[Rows from a 3D modeling dataset]
——
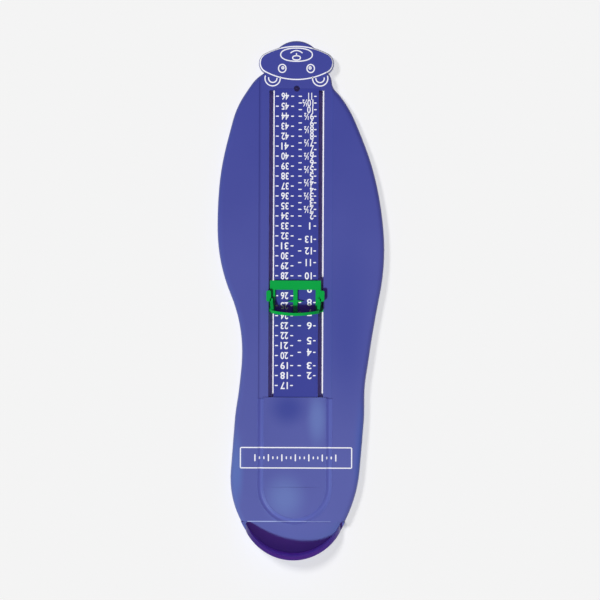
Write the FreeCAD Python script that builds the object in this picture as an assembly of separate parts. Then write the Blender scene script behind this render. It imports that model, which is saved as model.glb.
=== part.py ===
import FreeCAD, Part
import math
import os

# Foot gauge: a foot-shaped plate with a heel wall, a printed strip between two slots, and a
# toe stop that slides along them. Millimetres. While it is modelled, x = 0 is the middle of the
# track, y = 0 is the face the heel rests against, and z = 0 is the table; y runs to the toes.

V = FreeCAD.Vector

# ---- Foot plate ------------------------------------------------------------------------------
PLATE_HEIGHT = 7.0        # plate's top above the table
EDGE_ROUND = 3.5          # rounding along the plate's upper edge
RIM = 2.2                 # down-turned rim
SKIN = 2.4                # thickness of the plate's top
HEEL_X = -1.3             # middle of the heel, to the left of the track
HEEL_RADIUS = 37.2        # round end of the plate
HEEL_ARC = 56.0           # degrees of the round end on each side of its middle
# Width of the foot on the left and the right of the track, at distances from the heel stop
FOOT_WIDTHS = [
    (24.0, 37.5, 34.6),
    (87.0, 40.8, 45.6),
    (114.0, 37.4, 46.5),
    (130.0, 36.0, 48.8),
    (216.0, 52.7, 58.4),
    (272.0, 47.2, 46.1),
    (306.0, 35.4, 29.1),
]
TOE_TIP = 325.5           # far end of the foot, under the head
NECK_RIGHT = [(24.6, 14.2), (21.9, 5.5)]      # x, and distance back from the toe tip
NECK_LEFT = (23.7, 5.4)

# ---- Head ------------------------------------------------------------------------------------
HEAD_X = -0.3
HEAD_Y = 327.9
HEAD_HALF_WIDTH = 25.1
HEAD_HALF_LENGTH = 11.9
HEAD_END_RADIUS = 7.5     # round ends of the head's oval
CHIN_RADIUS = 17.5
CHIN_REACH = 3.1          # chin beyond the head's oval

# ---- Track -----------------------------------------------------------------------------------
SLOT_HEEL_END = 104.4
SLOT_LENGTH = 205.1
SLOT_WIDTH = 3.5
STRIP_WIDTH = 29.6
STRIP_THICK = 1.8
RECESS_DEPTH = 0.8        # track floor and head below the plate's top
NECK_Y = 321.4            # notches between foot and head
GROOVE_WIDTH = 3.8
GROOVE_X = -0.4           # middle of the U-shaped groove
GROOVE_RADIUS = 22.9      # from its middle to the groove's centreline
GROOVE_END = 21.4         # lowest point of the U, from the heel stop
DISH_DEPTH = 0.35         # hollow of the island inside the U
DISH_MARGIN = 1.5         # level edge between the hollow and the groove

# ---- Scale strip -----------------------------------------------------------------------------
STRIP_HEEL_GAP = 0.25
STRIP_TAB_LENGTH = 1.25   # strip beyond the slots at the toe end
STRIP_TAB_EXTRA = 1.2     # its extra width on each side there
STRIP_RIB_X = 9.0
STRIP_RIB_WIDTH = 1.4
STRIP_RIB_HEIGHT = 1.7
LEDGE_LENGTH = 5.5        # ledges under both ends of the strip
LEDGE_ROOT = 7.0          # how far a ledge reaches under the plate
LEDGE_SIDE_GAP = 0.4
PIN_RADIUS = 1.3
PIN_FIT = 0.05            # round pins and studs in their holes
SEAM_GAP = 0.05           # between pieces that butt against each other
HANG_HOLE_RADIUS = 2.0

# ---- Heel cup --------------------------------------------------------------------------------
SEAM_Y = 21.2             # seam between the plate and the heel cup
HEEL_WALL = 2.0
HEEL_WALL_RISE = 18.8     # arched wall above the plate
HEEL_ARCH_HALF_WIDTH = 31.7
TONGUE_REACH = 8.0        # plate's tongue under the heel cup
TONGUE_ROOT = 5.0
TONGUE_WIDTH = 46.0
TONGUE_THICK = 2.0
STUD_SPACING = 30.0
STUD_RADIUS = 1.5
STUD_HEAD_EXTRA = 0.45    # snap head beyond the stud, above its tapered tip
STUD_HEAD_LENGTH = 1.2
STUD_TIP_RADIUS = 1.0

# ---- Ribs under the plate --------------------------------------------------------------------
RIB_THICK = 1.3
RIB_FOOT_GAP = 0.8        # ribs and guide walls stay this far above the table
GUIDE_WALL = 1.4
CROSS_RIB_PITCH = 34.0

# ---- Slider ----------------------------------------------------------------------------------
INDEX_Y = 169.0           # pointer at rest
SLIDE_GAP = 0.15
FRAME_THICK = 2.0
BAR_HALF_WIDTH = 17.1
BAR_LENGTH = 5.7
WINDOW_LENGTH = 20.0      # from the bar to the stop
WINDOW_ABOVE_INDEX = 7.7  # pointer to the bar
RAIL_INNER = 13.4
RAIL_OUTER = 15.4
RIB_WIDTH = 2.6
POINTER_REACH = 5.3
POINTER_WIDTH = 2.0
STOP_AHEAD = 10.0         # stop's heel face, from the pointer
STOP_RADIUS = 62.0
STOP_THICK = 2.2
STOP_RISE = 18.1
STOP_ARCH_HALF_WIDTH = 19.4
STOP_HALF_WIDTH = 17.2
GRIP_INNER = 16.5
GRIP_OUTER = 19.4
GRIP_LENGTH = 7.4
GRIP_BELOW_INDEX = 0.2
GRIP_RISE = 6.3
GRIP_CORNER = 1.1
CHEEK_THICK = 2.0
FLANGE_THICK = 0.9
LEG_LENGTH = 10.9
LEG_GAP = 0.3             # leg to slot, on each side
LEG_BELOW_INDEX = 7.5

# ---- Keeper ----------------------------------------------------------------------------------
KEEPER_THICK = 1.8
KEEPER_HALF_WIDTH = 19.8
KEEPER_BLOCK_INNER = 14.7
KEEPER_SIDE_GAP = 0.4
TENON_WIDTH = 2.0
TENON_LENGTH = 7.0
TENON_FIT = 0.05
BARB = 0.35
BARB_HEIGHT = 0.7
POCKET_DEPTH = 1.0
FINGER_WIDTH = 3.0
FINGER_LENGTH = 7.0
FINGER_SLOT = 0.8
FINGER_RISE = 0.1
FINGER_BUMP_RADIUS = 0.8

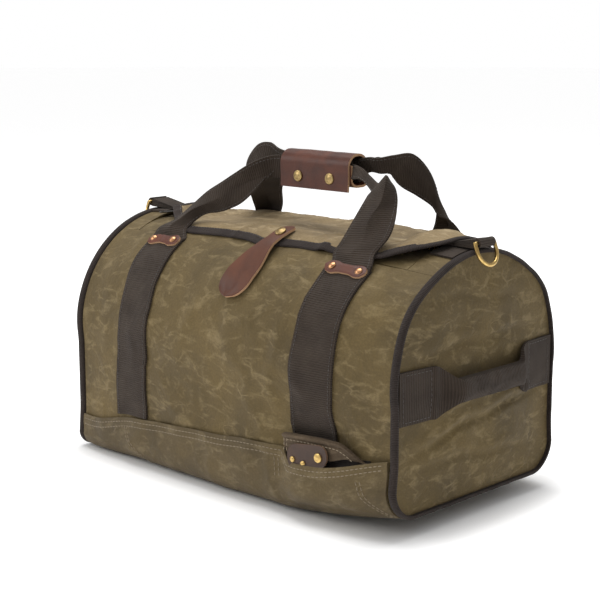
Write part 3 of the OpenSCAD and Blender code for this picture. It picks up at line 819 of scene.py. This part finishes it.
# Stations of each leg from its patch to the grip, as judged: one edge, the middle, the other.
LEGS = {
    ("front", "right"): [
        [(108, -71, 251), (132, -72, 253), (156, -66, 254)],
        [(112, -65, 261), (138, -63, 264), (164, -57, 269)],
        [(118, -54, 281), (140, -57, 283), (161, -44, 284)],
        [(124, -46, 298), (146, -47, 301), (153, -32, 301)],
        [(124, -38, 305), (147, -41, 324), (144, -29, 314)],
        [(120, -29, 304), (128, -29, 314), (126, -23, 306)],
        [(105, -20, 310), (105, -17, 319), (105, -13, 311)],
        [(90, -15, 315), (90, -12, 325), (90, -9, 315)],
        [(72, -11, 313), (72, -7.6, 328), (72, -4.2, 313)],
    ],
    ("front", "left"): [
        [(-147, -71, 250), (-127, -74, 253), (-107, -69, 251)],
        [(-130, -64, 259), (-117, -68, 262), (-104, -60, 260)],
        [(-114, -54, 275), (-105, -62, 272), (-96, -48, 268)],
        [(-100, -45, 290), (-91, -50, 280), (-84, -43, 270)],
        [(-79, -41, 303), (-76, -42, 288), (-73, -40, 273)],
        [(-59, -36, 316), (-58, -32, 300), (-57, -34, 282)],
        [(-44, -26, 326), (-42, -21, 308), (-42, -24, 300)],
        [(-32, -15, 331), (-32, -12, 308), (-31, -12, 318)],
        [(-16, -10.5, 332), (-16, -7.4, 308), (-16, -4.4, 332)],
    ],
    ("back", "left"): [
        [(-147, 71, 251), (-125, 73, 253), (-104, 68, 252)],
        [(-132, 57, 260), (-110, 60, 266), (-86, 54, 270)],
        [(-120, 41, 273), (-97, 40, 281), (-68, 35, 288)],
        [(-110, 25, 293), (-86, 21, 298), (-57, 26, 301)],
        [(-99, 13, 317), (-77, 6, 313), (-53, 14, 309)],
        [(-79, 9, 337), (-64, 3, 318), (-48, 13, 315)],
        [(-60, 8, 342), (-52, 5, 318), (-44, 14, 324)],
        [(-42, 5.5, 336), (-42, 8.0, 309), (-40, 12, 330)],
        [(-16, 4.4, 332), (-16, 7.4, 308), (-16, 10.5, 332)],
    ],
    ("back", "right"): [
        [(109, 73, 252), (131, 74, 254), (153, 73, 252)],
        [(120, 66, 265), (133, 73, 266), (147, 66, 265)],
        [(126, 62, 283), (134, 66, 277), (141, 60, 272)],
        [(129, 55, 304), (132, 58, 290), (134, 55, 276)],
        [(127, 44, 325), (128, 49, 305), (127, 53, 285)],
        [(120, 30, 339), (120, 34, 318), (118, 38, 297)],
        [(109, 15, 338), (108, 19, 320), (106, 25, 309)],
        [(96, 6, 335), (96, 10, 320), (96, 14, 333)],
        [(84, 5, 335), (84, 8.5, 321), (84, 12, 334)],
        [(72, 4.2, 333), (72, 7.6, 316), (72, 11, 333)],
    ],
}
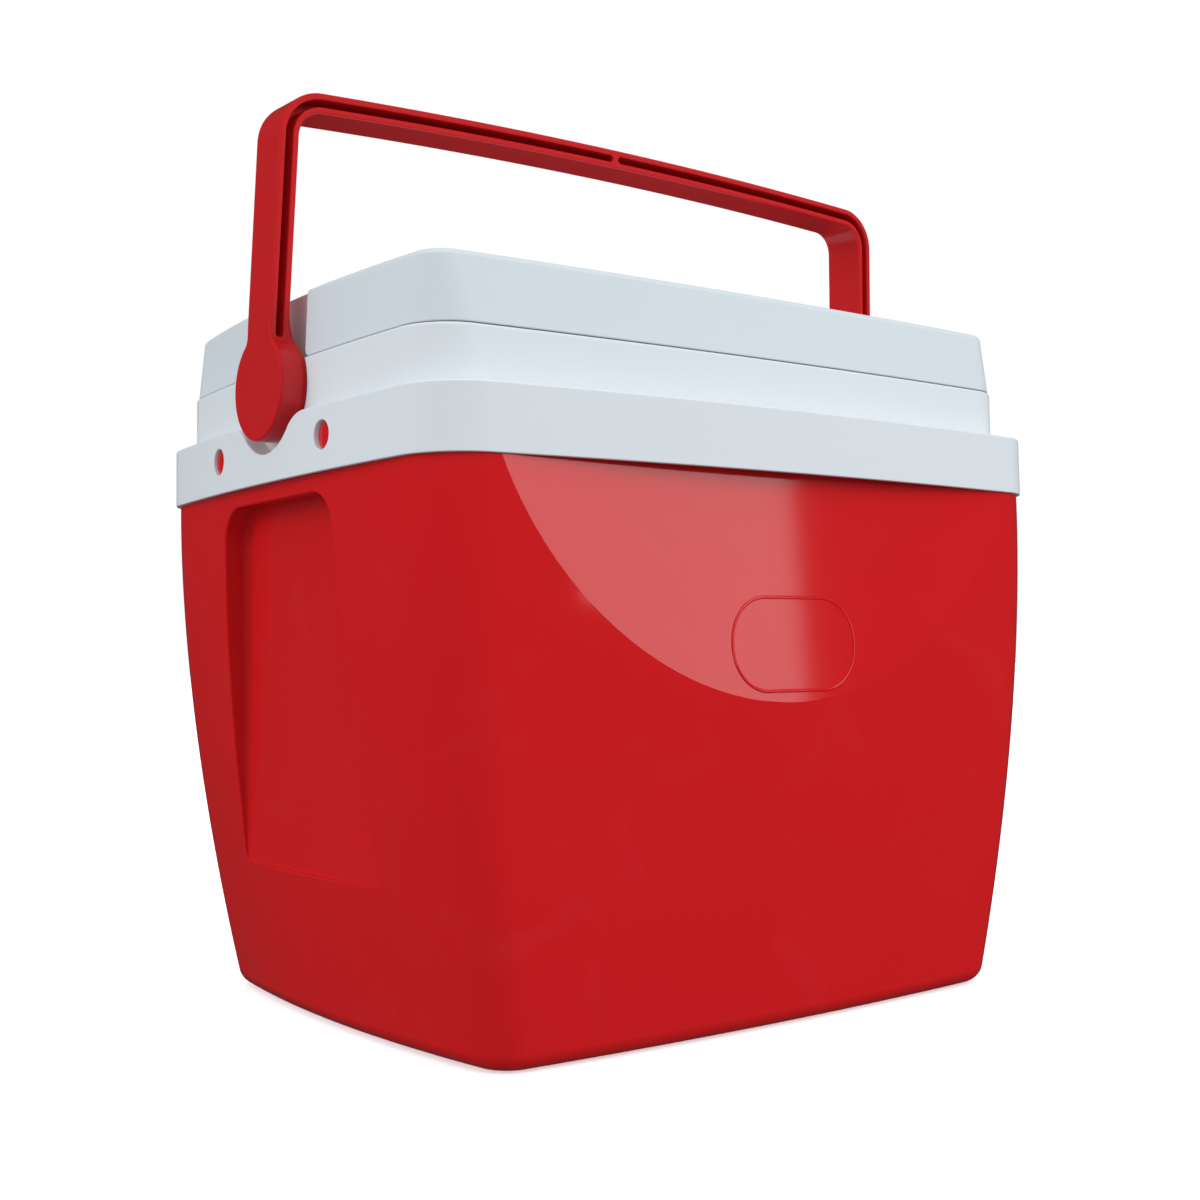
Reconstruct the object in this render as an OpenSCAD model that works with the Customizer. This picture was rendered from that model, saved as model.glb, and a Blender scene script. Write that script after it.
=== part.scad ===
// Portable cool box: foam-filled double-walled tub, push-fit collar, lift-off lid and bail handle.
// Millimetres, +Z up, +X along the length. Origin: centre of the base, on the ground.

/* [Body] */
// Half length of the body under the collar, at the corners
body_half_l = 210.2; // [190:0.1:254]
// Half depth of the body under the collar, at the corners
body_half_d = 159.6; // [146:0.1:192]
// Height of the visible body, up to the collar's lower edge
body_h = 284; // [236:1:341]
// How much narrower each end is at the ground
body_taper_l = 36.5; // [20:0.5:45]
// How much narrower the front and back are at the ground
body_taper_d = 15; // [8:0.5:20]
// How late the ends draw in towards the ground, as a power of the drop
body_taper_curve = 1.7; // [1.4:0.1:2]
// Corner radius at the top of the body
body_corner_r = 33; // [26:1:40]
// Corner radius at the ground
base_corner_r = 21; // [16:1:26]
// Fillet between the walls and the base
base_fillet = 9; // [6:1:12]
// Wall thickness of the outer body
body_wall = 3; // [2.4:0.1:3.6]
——
### INSTRUCTION
Take the lines from the line with "Reconstruct the object" through the line with "on the ground.", both ends included, and give them again exactly, with nothing else.

### ANSWER TO THIS PROBLEM
Reconstruct the object in this render as an OpenSCAD model that works with the Customizer. This picture was rendered from that model, saved as model.glb, and a Blender scene script. Write that script after it.
=== part.scad ===
// Portable cool box: foam-filled double-walled tub, push-fit collar, lift-off lid and bail handle.
// Millimetres, +Z up, +X along the length. Origin: centre of the base, on the ground.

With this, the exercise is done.